- **Exercise**: Reproduce verbatim the final portion of the material below, from the line containing "in imported if" through its last line, and nothing else.
___ Stored data
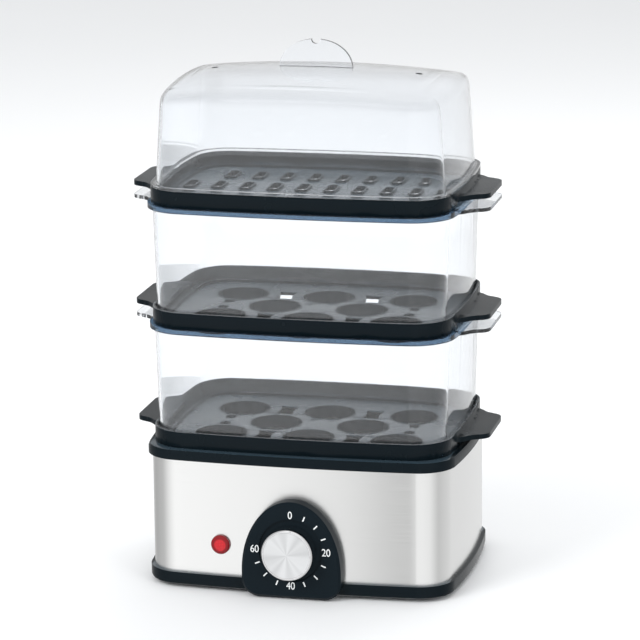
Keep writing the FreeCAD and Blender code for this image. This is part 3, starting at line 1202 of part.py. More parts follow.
def crown(body, name, shrink):
    """Cut everything above the crowned top: an arc along Y swung about an axis along Y."""
    sketch = new_sketch(body, name + "_plan", "YZ_Plane")
    make, vec = Sketcher.Constraint, FreeCAD.Vector
    top = "(%s + lid_crown - %s)" % (LID_FOOT, shrink)
    radius = "(crown_radius_y - %s)" % shrink
    z, r, reach, clear = value(top), value(radius), value("half_depth + crown_margin"), value("crown_clear")
    swing = math.asin(reach / r)
    low = z - r + r * math.cos(swing)
    circle = Part.Circle(vec(0, z - r, 0), vec(0, 0, 1), r)
    sketch.addGeometry(Part.ArcOfCircle(circle, math.pi / 2 - swing, math.pi / 2 + swing), False)
    spots = [vec(-reach, low, 0), vec(-reach, z + clear, 0), vec(reach, z + clear, 0), vec(reach, low, 0)]
    for i in range(3):
        sketch.addGeometry(Part.LineSegment(spots[i], spots[i + 1]), False)
    sketch.addConstraint([make("Coincident", 0, 2, 1, 1), make("Coincident", 1, 2, 2, 1),
                          make("Coincident", 2, 2, 3, 1), make("Coincident", 3, 2, 0, 1),
                          make("Vertical", 1), make("Horizontal", 2), make("Vertical", 3),
                          make("PointOnObject", 0, 3, -2)])
    tie(sketch, (make("DistanceY", -1, 1, 0, 3, z - r), top + " - " + radius),
        (make("Radius", 0, r), radius), (make("DistanceX", -1, 1, 2, 2, reach), "half_depth + crown_margin"),
        (make("DistanceX", 2, 1, -1, 1, reach), "half_depth + crown_margin"),
        (make("DistanceY", -1, 1, 2, 1, z + clear), top + " + crown_clear"))
    axis_level = "(%s + lid_crown - crown_radius_x)" % LID_FOOT
    index = len(sketch.Geometry)
    level, half = value(axis_level), value("crown_margin")
    sketch.addGeometry(Part.LineSegment(vec(-half, level, 0), vec(half, level, 0)), True)
    sketch.addConstraint(make("Horizontal", index))
    tie(sketch, (make("DistanceY", index, 1, -1, 1, -level), "0 - (" + axis_level + ")"),
        (make("DistanceX", index, 1, -1, 1, half), "crown_margin"),
        (make("DistanceX", -1, 1, index, 2, half), "crown_margin"))
    feature = body.newObject("PartDesign::Groove", body.Name + "_" + name)
    feature.Profile = sketch
    feature.ReferenceAxis = (sketch, ["Axis0"])
    feature.Midplane = True
    feature.Angle = 24
    return settle(feature)


def make_lid():
    body = new_body("lid")
    stack(body, "dome", lid_rings("0", LID_FOOT), "tier_corner")
    crown(body, "top", "0")
    flange = ring_sketch(body, "flange_plan", LID_FOOT, [("0 - tier_inset", "tier_corner")])
    pad(body, "flange", flange, "lid_flange")
    lip = ring_sketch(body, "lip_plan", LID_FOOT, [("0 - tier_inset - tray_wall - lip_gap", "tier_corner")])
    pad(body, "lip", lip, "lid_lip", True)
    core = new_body("lid_core")
    stack(core, "dome", lid_rings("lid_wall", LID_FOOT + " - lid_lip"), "tier_corner")
    crown(core, "top", "lid_wall")
    hollow = body.newObject("PartDesign::Boolean", "lid_hollow")
    hollow.Type = "Cut"
    hollow.setObjects([core])
    body.Tip = hollow
    settle(hollow)
    grip = new_sketch(body, "grip_plan", "XZ_Plane", "0 - grip_thickness / 2")
    base = "(%s + lid_crown)" % LID_FOOT
    side = [("grip_half", base + " - grip_sink"), ("(grip_half - grip_lean)", base + " + 0.38 * grip_height"),
            ("(grip_half - 2 * grip_lean)", base + " + 0.6 * grip_height"),
            ("grip_shoulder", base + " + 0.76 * grip_height"),
            ("(grip_shoulder - grip_turn)", base + " + 0.9 * grip_height"),
            ("grip_flat", base + " + grip_height")]
    add_polygon(grip, side + [("0 - " + x, z) for x, z in reversed(side)])
    pad(body, "grip", grip, "grip_thickness")
    top = base + " + grip_height"
    notch = new_sketch(body, "notch_plan", "XZ_Plane", "grip_thickness")
    add_circle(notch, "0", top, "grip_notch")
    pocket(body, "notch", notch, "2 * grip_thickness")
    vents = new_sketch(body, "vent_plan", "XY_Plane", base)
    for side in ("", "0 - "):
        add_circle(vents, side + "lid_vent_x", "0", "lid_vent_radius")
    pocket(body, "vents", vents, "cut_length")
    return node(body, "lid")


def shift_back(item):
    """Move a piece from the base's middle to the middle of the whole depth."""
    own = [expression for path, expression in item.ExpressionEngine if path.endswith("Placement.Base.y")]
    start = "(%s) + " % own[0] if own else ""
    shift = "(bezel_reach + knob_reach - gland_flange_height) / 2"
    item.setExpression("Placement.Base.y", start + bound(shift))


def check_and_write():
    for item in NODES:
        shift_back(item)
    doc.recompute()
    for item in doc.Objects:
        if any(state in ("Invalid", "Error") for state in item.State):
            raise RuntimeError(item.Name + " did not recompute")
    for item in NODES:
        if item.Shape.isNull() or not item.Shape.isValid():
            raise RuntimeError(item.Label + " has no valid shape")
    os.makedirs("parts", exist_ok=True)
    for item in NODES:
        item.Shape.exportStep("parts/" + item.Label + ".step")
        box = item.Shape.BoundBox
        print("%-18s solids %d  volume %9.1f  z %.1f to %.1f"
              % (item.Label, len(item.Shape.Solids), item.Shape.Volume, box.ZMin, box.ZMax))


make_base_pan()
make_feet()
make_base_screws()
make_sleeve()
make_collar()
make_bowl()
make_seal()
make_bowl_screws()
make_element()
make_straps()
make_nuts()
make_thermostat()
make_fuse()
make_terminal()
make_gland()
make_bezel()
make_timer()
make_lamp()
make_knob()
make_tray("egg_tray_lower", 0, cut_egg_floor)
make_container("container_lower", 0)
make_tray("egg_tray_upper", 1, cut_egg_floor)
make_container("container_upper", 1)
make_tray("steam_tray", 2, cut_steam_floor)
make_lid()
check_and_write()
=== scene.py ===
# %% [markdown]
# # A three-tier egg boiler, dressed for the studio
# The real thing is a small kitchen appliance: a brushed steel base with a black collar and a
# timer knob, two clear containers that stand on black egg trays, and a clear domed lid on a
# slotted steam tray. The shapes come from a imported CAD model. This script loads that model
# and gives its pieces softer edges and a finish. It makes the curved clear and polished walls
# again with finer facets, and it adds what is too fine for the CAD, such as the printed dial.

# %% Load the fixed frame
import json
import math

import bmesh
import bpy
from mathutils import Matrix, Vector


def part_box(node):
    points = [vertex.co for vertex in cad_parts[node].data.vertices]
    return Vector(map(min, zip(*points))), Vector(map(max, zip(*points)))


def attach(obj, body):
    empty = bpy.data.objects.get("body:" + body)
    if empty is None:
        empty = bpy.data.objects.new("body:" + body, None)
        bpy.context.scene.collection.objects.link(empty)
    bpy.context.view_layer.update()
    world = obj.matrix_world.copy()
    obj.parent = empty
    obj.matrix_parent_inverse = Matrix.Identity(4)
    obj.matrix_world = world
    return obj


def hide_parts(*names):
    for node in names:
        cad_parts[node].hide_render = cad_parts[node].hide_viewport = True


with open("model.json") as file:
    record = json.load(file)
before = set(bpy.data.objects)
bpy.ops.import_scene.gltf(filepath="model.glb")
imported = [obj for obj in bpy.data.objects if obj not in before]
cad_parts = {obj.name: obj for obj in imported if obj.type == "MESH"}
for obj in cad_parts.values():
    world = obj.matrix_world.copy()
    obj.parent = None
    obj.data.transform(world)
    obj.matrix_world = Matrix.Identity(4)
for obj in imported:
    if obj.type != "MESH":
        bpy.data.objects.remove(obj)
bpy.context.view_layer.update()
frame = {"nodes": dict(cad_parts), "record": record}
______
- **Result of this task**:
cad_parts = {obj.name: obj for obj in imported if obj.type == "MESH"}
for obj in cad_parts.values():
    world = obj.matrix_world.copy()
    obj.parent = None
    obj.data.transform(world)
    obj.matrix_world = Matrix.Identity(4)
for obj in imported:
    if obj.type != "MESH":
        bpy.data.objects.remove(obj)
bpy.context.view_layer.update()
frame = {"nodes": dict(cad_parts), "record": record}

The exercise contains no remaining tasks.